** Start RECORDED INFORMATION **
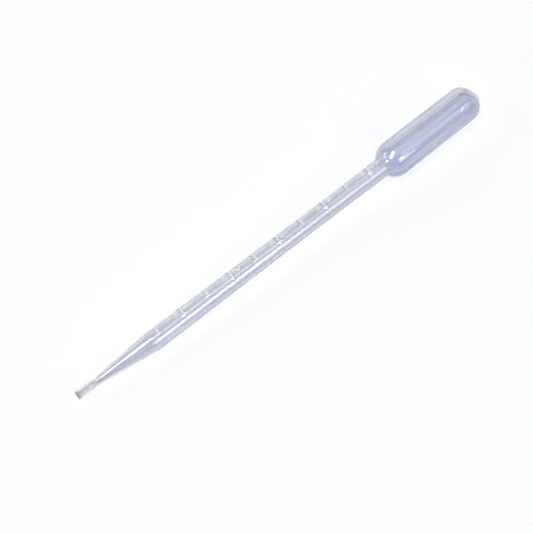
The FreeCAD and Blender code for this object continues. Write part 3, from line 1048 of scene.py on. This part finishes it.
# a direction's height is the sine of its angle over the horizon
backdrop_foot, backdrop_top = math.sin(math.radians(3)), math.sin(math.radians(11))
world = bpy.data.worlds.new("studio")
bpy.context.scene.world = world
world.use_nodes = True
in_sky = world.node_tree
in_sky.nodes.clear()
room = add_node(in_sky, "Background", {"Color": room_colour, "Strength": room_level})
backdrop = add_node(in_sky, "Background", {"Color": paper})
direction = add_node(in_sky, "SeparateXYZ",
                     {"Vector": add_node(in_sky, "TexCoord").outputs["Generated"]})
low_down = add_node(in_sky, "MapRange", {"Value": direction.outputs["Z"],
                                         "From Min": backdrop_top, "From Max": backdrop_foot})
sky_rays = add_node(in_sky, "LightPath")
low_in_plastic = times(in_sky, low_down.outputs["Result"], seen_in_plastic(in_sky, sky_rays))
seen = brighter(in_sky, sky_rays.outputs["Is Camera Ray"], low_in_plastic)
whole_sky = add_node(in_sky, "MixShader",
                     {"Fac": seen, 1: room.outputs[0], 2: backdrop.outputs[0]})
add_node(in_sky, "OutputWorld", {"Surface": whole_sky.outputs[0]})
world.cycles.sampling_method = "NONE"   # the backdrop is met by rays, and isn't a lamp
print("a room at", room_level, "with a pale backdrop for the eye")

# %% [markdown]
# ## The light
#
# A clear object shows what stands round it, more than light that falls on it. So the room is laid
# out as a studio for glassware would be: a dim, slightly blue room, a tall window beyond
# the stem for the bright spot on the bulb's shoulder, low windows for the glints on the dome, and
# wide pale screens along both sides that draw the long soft bands down the bulb and the stem.
# Each is an area light, sized by the angle that it fills. Sharp white glints need a bright source,
# but a bright source would also bleach the table. A window therefore has a twin, named shine,
# that only glossy and clear surfaces see.

# %% Softboxes
lit_point = middle + Vector((0.055, 0, 0))      # on the bulb, near its shoulder
lamp_distance, twin_distance = 3.0, 3.0 * 1.03  # metres; the twin stands a little behind


def softbox(name, azimuth, elevation, wide, tall, radiance, lean_over=0.0, shine=0.0):
    """An area light that faces the bulb from this direction, in degrees.

    wide and tall are the angles that it fills, and lean_over turns it about its own middle.
    radiance is its level, and shine the level of its twin, which lights nothing matt.
    """
    a, e = math.radians(azimuth), math.radians(elevation)
    way = Vector((math.cos(e) * math.cos(a), math.cos(e) * math.sin(a), math.sin(e)))
    for suffix, level, away in (("", radiance, lamp_distance), ("_shine", shine, twin_distance)):
        if level == 0:
            continue
        lamp = bpy.data.lights.new(name + suffix, "AREA")
        lamp.shape = "RECTANGLE"
        lamp.size = 2 * away * math.tan(math.radians(wide / 2))
        lamp.size_y = 2 * away * math.tan(math.radians(tall / 2))
        lamp.energy = level * lamp.size * lamp.size_y * math.pi
        box = put_in_scene(name + suffix, lamp)
        box.location = lit_point + way * away
        face(box, -way, math.radians(lean_over))
        box.visible_diffuse = suffix == ""


softbox("window", 171, 67, 15, 42, 6.5, lean_over=37, shine=14.0)
softbox("low_window", 178, 22, 12, 18, 3.5, shine=7.0)
softbox("second_window", 138, 27, 32, 20, 2.0, shine=2.0)
softbox("screen", -80, 37, 31, 27, 3.4, shine=1.4)
softbox("lamp", -79, 47, 12, 12, 0.0, shine=7.5)
softbox("strip", -50, 49, 12, 24, 1.5)
softbox("high_screen", -19, 76, 40, 30, 0.9)
softbox("pale_wall", 70, 18, 56, 38, 1.4)
softbox("end_wall", -5, 20, 60, 26, 1.2)

# %% [markdown]
# ## Depth of the light's path
#
# Light that enters a thin clear wall runs along it and turns back many times, so a path needs
# more steps than the usual dozen, or the bulb's edges go dark. The view transform is Standard, so
# that a colour shows as it was mixed.

# %% Light paths and view
bpy.context.scene.view_settings.view_transform = "Standard"
bpy.context.scene.cycles.max_bounces = 24
bpy.context.scene.cycles.glossy_bounces = 16
bpy.context.scene.cycles.transmission_bounces = 24
print("up to", bpy.context.scene.cycles.max_bounces, "bounces")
** End RECORDED INFORMATION **
AIM OF THE TASK:
Word for word, write out all of the data above.

TASK RESPONSE:
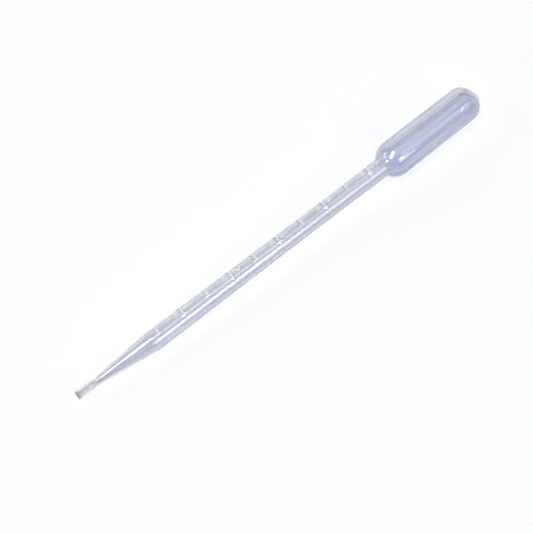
The FreeCAD and Blender code for this object continues. Write part 3, from line 1048 of scene.py on. This part finishes it.
# a direction's height is the sine of its angle over the horizon
backdrop_foot, backdrop_top = math.sin(math.radians(3)), math.sin(math.radians(11))
world = bpy.data.worlds.new("studio")
bpy.context.scene.world = world
world.use_nodes = True
in_sky = world.node_tree
in_sky.nodes.clear()
room = add_node(in_sky, "Background", {"Color": room_colour, "Strength": room_level})
backdrop = add_node(in_sky, "Background", {"Color": paper})
direction = add_node(in_sky, "SeparateXYZ",
                     {"Vector": add_node(in_sky, "TexCoord").outputs["Generated"]})
low_down = add_node(in_sky, "MapRange", {"Value": direction.outputs["Z"],
                                         "From Min": backdrop_top, "From Max": backdrop_foot})
sky_rays = add_node(in_sky, "LightPath")
low_in_plastic = times(in_sky, low_down.outputs["Result"], seen_in_plastic(in_sky, sky_rays))
seen = brighter(in_sky, sky_rays.outputs["Is Camera Ray"], low_in_plastic)
whole_sky = add_node(in_sky, "MixShader",
                     {"Fac": seen, 1: room.outputs[0], 2: backdrop.outputs[0]})
add_node(in_sky, "OutputWorld", {"Surface": whole_sky.outputs[0]})
world.cycles.sampling_method = "NONE"   # the backdrop is met by rays, and isn't a lamp
print("a room at", room_level, "with a pale backdrop for the eye")

# %% [markdown]
# ## The light
#
# A clear object shows what stands round it, more than light that falls on it. So the room is laid
# out as a studio for glassware would be: a dim, slightly blue room, a tall window beyond
# the stem for the bright spot on the bulb's shoulder, low windows for the glints on the dome, and
# wide pale screens along both sides that draw the long soft bands down the bulb and the stem.
# Each is an area light, sized by the angle that it fills. Sharp white glints need a bright source,
# but a bright source would also bleach the table. A window therefore has a twin, named shine,
# that only glossy and clear surfaces see.

# %% Softboxes
lit_point = middle + Vector((0.055, 0, 0))      # on the bulb, near its shoulder
lamp_distance, twin_distance = 3.0, 3.0 * 1.03  # metres; the twin stands a little behind


def softbox(name, azimuth, elevation, wide, tall, radiance, lean_over=0.0, shine=0.0):
    """An area light that faces the bulb from this direction, in degrees.

    wide and tall are the angles that it fills, and lean_over turns it about its own middle.
    radiance is its level, and shine the level of its twin, which lights nothing matt.
    """
    a, e = math.radians(azimuth), math.radians(elevation)
    way = Vector((math.cos(e) * math.cos(a), math.cos(e) * math.sin(a), math.sin(e)))
    for suffix, level, away in (("", radiance, lamp_distance), ("_shine", shine, twin_distance)):
        if level == 0:
            continue
        lamp = bpy.data.lights.new(name + suffix, "AREA")
        lamp.shape = "RECTANGLE"
        lamp.size = 2 * away * math.tan(math.radians(wide / 2))
        lamp.size_y = 2 * away * math.tan(math.radians(tall / 2))
        lamp.energy = level * lamp.size * lamp.size_y * math.pi
        box = put_in_scene(name + suffix, lamp)
        box.location = lit_point + way * away
        face(box, -way, math.radians(lean_over))
        box.visible_diffuse = suffix == ""


softbox("window", 171, 67, 15, 42, 6.5, lean_over=37, shine=14.0)
softbox("low_window", 178, 22, 12, 18, 3.5, shine=7.0)
softbox("second_window", 138, 27, 32, 20, 2.0, shine=2.0)
softbox("screen", -80, 37, 31, 27, 3.4, shine=1.4)
softbox("lamp", -79, 47, 12, 12, 0.0, shine=7.5)
softbox("strip", -50, 49, 12, 24, 1.5)
softbox("high_screen", -19, 76, 40, 30, 0.9)
softbox("pale_wall", 70, 18, 56, 38, 1.4)
softbox("end_wall", -5, 20, 60, 26, 1.2)

# %% [markdown]
# ## Depth of the light's path
#
# Light that enters a thin clear wall runs along it and turns back many times, so a path needs
# more steps than the usual dozen, or the bulb's edges go dark. The view transform is Standard, so
# that a colour shows as it was mixed.

# %% Light paths and view
bpy.context.scene.view_settings.view_transform = "Standard"
bpy.context.scene.cycles.max_bounces = 24
bpy.context.scene.cycles.glossy_bounces = 16
bpy.context.scene.cycles.transmission_bounces = 24
print("up to", bpy.context.scene.cycles.max_bounces, "bounces")